Le Partisan qu’elle nomme Jonah K montre ses nombreux portraits grands formats de Bachar subsistant dans les ruines ainsi qu’un panoramique cadrant deux petits enfants se soutenant au milieu des carcasses de bâtiments détruits. Elle le décrit venu du camp des bourreaux : « Il se parle à lui-même, tourne en rond, dans un dialogue hallucinant avec ses propres fantômes . Il rumine, philosophe, divague, sur Dieu, la mort, la virilité, les armes à feu ».
Au sujet du Nihiliste elle avoue : « Reconstituer son regard monstrueux c’est accepter de plonger dans un douloureux chaos mental où subsistent pourtant quelques éclats d’humanité, fragilité, deuil, pertes de repères. »
Dans la vidéo « Trop loin, trop près » elle pose ensuite la question fondamentale « Comment regarder la guerre ? » précisant « Traquer la guerre sur Google Earth une folie du voir devenue globale ». On doit se souvenir que ce concept de folie du voir a été suggéré par Christine Buci-Glucksman pour désigner une forme contemporaine de baroque technologique. Il résulte ici de « six années de chaos et de terreur documentées d’en haut par diverses agences d’observation de l’espace. »

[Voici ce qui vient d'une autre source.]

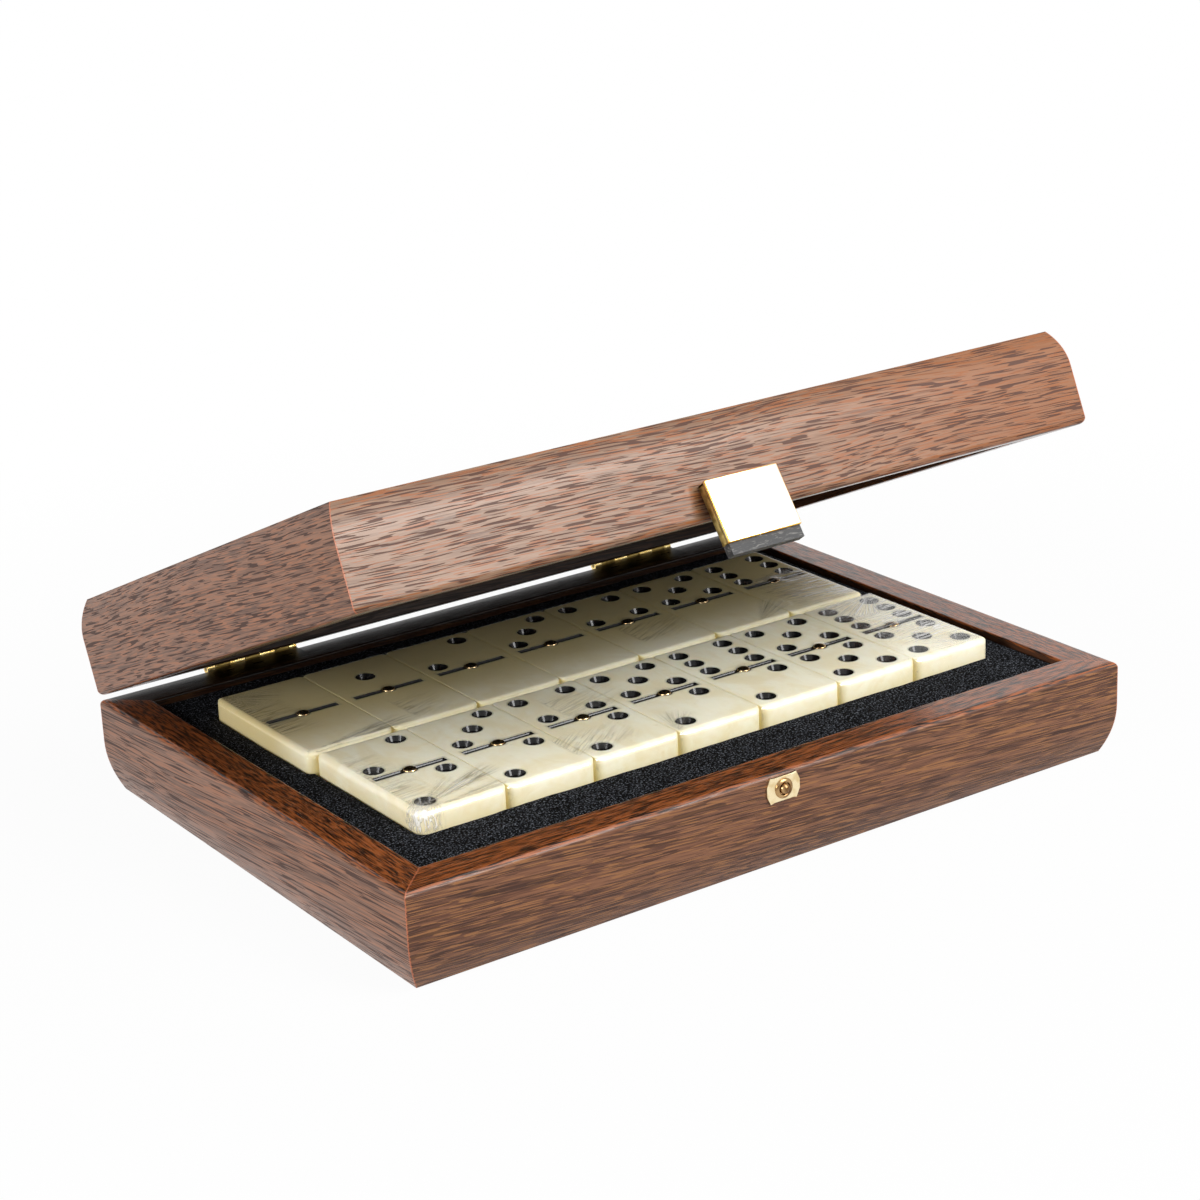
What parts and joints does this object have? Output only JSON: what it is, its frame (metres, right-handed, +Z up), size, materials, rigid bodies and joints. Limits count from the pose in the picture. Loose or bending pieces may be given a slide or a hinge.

Dans son approche singulière de cette imagerie satellite elle étudie les lapsus de la cartographies, par cadrage et zoom elle cherche à établir des régimes de preuve interrogeant les ressources de la topographie et de la toponymie.
Elle nous oblige à questionner ces surfaces, à les pénétrer, à en suivre les explosions graphiques, les accidents colorés qui les morcellent, ces éclats de lumière qui les traversent . Le processus documentaire technologique s’enrichit de la fiction établie à partir des témoignages qui leur donne corps.